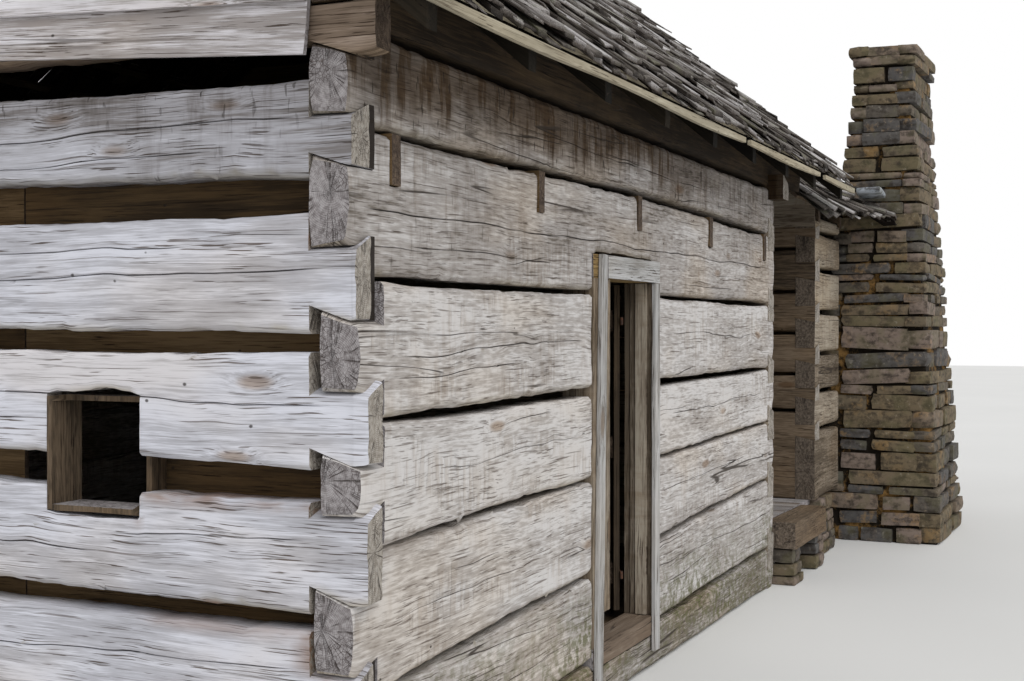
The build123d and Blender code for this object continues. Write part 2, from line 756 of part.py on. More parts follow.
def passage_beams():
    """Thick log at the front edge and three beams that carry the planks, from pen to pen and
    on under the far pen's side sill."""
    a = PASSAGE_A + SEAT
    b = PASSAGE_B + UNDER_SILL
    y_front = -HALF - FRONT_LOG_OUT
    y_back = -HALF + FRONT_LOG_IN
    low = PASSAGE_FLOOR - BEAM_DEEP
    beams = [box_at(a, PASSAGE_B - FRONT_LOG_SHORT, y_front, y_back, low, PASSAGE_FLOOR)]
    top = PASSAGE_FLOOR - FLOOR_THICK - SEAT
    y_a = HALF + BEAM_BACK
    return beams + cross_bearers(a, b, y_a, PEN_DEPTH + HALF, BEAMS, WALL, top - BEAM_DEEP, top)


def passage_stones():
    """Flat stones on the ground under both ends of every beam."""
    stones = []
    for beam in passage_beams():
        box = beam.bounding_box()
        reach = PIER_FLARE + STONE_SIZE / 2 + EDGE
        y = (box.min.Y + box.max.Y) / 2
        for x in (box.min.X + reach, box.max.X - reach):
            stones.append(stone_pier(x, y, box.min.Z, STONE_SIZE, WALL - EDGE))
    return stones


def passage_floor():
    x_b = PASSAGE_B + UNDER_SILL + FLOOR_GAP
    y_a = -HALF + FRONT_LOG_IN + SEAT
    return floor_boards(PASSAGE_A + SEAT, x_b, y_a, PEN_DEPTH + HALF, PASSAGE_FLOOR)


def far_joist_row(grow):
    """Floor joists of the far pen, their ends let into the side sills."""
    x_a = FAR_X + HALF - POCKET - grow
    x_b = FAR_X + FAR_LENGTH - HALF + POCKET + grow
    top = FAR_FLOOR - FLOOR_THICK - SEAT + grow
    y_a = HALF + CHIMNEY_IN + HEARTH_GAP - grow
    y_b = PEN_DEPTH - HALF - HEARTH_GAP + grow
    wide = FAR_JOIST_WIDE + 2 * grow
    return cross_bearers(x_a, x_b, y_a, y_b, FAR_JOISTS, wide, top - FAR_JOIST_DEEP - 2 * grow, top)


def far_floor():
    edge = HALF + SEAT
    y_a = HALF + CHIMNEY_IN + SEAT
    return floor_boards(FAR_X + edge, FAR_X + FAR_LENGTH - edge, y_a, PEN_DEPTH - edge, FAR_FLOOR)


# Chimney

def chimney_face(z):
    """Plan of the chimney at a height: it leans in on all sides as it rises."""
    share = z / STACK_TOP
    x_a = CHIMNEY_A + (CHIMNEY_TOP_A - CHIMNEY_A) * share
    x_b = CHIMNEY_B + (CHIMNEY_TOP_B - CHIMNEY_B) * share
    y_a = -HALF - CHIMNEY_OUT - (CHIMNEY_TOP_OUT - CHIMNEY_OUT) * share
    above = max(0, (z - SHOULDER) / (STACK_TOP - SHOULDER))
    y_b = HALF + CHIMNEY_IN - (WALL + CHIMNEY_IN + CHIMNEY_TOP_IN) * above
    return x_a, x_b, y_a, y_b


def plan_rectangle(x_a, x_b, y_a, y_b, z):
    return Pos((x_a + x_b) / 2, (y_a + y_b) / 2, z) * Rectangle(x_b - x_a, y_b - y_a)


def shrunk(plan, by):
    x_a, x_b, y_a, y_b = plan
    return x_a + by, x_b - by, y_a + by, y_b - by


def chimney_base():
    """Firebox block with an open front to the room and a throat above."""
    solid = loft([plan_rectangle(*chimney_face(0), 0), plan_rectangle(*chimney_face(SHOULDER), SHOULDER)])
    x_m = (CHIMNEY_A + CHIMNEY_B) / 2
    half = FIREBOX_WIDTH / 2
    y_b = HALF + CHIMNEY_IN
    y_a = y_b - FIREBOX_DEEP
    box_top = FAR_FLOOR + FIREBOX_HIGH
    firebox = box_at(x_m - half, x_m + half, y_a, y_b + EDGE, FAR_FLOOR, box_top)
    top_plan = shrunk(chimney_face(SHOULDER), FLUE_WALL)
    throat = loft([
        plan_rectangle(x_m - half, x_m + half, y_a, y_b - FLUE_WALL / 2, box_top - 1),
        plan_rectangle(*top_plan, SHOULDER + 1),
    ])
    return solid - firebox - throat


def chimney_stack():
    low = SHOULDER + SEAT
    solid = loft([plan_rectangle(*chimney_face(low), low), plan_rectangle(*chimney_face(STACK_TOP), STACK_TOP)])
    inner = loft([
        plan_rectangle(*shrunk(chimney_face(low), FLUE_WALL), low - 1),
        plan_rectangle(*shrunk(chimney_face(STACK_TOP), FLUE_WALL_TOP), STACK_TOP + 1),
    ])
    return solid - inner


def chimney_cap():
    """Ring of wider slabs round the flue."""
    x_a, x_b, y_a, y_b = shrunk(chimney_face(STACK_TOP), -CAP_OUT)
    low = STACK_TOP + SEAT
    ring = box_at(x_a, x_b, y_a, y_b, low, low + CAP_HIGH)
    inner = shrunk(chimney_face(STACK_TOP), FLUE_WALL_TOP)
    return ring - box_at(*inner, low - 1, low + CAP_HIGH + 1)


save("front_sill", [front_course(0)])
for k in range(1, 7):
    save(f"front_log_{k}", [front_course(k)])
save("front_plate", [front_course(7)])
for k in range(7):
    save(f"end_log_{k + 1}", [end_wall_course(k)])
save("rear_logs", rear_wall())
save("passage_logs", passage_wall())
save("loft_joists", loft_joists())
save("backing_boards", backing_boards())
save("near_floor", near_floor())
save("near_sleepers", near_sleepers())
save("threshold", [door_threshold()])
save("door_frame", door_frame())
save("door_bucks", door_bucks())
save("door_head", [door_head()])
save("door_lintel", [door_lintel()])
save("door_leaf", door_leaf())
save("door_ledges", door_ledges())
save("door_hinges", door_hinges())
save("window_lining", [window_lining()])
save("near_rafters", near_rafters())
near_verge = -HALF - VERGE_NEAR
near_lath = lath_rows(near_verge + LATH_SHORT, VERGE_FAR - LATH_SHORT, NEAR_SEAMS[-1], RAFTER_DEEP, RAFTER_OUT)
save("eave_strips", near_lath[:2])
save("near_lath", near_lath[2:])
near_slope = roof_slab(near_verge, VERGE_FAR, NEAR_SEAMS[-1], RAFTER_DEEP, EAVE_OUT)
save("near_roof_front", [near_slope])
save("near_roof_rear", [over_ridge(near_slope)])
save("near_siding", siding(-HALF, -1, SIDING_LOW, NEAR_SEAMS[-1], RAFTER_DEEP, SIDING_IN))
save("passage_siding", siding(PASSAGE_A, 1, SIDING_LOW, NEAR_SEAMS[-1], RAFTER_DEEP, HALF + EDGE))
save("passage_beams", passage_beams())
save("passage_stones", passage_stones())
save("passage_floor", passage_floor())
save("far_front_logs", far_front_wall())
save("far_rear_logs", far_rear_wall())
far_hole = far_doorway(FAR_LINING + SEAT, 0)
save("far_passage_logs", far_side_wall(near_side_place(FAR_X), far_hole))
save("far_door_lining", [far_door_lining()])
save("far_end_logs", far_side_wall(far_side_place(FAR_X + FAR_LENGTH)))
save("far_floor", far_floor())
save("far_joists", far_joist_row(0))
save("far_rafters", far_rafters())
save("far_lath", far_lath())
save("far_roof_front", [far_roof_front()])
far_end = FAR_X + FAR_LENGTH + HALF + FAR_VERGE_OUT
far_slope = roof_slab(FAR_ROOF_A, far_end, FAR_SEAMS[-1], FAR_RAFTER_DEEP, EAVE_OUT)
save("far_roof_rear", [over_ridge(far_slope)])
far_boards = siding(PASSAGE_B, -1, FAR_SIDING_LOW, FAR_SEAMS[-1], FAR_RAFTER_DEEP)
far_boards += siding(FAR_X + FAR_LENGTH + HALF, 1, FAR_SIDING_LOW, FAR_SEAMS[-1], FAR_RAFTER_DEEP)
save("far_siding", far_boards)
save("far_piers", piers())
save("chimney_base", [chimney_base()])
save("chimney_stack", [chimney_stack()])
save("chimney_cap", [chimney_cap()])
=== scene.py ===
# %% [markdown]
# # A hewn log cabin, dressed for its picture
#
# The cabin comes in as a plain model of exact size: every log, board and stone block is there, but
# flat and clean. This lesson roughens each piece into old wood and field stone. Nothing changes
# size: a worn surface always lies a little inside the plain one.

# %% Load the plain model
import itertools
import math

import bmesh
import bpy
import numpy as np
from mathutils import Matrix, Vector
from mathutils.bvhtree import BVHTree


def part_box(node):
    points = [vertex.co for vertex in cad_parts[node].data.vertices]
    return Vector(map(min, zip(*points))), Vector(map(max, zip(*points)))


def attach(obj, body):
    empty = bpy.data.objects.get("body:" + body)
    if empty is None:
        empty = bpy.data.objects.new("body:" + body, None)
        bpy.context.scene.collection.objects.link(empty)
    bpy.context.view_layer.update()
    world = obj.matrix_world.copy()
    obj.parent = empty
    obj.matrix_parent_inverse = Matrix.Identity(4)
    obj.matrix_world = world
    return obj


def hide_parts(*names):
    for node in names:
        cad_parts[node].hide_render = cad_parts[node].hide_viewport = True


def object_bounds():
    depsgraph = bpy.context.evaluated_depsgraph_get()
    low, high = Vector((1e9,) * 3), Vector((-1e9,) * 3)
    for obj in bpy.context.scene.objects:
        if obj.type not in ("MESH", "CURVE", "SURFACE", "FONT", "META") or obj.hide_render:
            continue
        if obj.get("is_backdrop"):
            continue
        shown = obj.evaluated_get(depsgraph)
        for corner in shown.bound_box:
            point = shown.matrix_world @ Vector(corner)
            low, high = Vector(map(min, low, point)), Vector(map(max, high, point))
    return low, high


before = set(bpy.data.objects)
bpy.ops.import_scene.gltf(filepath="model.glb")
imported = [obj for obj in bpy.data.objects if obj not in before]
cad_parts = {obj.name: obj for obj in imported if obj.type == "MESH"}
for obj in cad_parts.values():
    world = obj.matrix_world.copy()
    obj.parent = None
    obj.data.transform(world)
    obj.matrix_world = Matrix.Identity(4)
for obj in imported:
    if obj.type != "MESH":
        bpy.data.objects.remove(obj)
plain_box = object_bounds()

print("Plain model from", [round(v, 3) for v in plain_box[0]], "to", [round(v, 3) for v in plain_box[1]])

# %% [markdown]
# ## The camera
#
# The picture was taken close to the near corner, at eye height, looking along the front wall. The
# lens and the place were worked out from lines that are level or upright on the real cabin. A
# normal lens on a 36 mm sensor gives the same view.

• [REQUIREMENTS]
Start with the line that holds "far_side_wall(far_side_place(FAR_X + FAR_LENGTH)))" and finish with the line that holds "depsgraph = bpy.context.evaluated_depsgraph_get()". Transcribe each line in between exactly, and those two as well.

• [OUTPUT FOR THIS EXERCISE]
save("far_end_logs", far_side_wall(far_side_place(FAR_X + FAR_LENGTH)))
save("far_floor", far_floor())
save("far_joists", far_joist_row(0))
save("far_rafters", far_rafters())
save("far_lath", far_lath())
save("far_roof_front", [far_roof_front()])
far_end = FAR_X + FAR_LENGTH + HALF + FAR_VERGE_OUT
far_slope = roof_slab(FAR_ROOF_A, far_end, FAR_SEAMS[-1], FAR_RAFTER_DEEP, EAVE_OUT)
save("far_roof_rear", [over_ridge(far_slope)])
far_boards = siding(PASSAGE_B, -1, FAR_SIDING_LOW, FAR_SEAMS[-1], FAR_RAFTER_DEEP)
far_boards += siding(FAR_X + FAR_LENGTH + HALF, 1, FAR_SIDING_LOW, FAR_SEAMS[-1], FAR_RAFTER_DEEP)
save("far_siding", far_boards)
save("far_piers", piers())
save("chimney_base", [chimney_base()])
save("chimney_stack", [chimney_stack()])
save("chimney_cap", [chimney_cap()])
=== scene.py ===
# %% [markdown]
# # A hewn log cabin, dressed for its picture
#
# The cabin comes in as a plain model of exact size: every log, board and stone block is there, but
# flat and clean. This lesson roughens each piece into old wood and field stone. Nothing changes
# size: a worn surface always lies a little inside the plain one.

# %% Load the plain model
import itertools
import math

import bmesh
import bpy
import numpy as np
from mathutils import Matrix, Vector
from mathutils.bvhtree import BVHTree


def part_box(node):
    points = [vertex.co for vertex in cad_parts[node].data.vertices]
    return Vector(map(min, zip(*points))), Vector(map(max, zip(*points)))


def attach(obj, body):
    empty = bpy.data.objects.get("body:" + body)
    if empty is None:
        empty = bpy.data.objects.new("body:" + body, None)
        bpy.context.scene.collection.objects.link(empty)
    bpy.context.view_layer.update()
    world = obj.matrix_world.copy()
    obj.parent = empty
    obj.matrix_parent_inverse = Matrix.Identity(4)
    obj.matrix_world = world
    return obj


def hide_parts(*names):
    for node in names:
        cad_parts[node].hide_render = cad_parts[node].hide_viewport = True


def object_bounds():
    depsgraph = bpy.context.evaluated_depsgraph_get()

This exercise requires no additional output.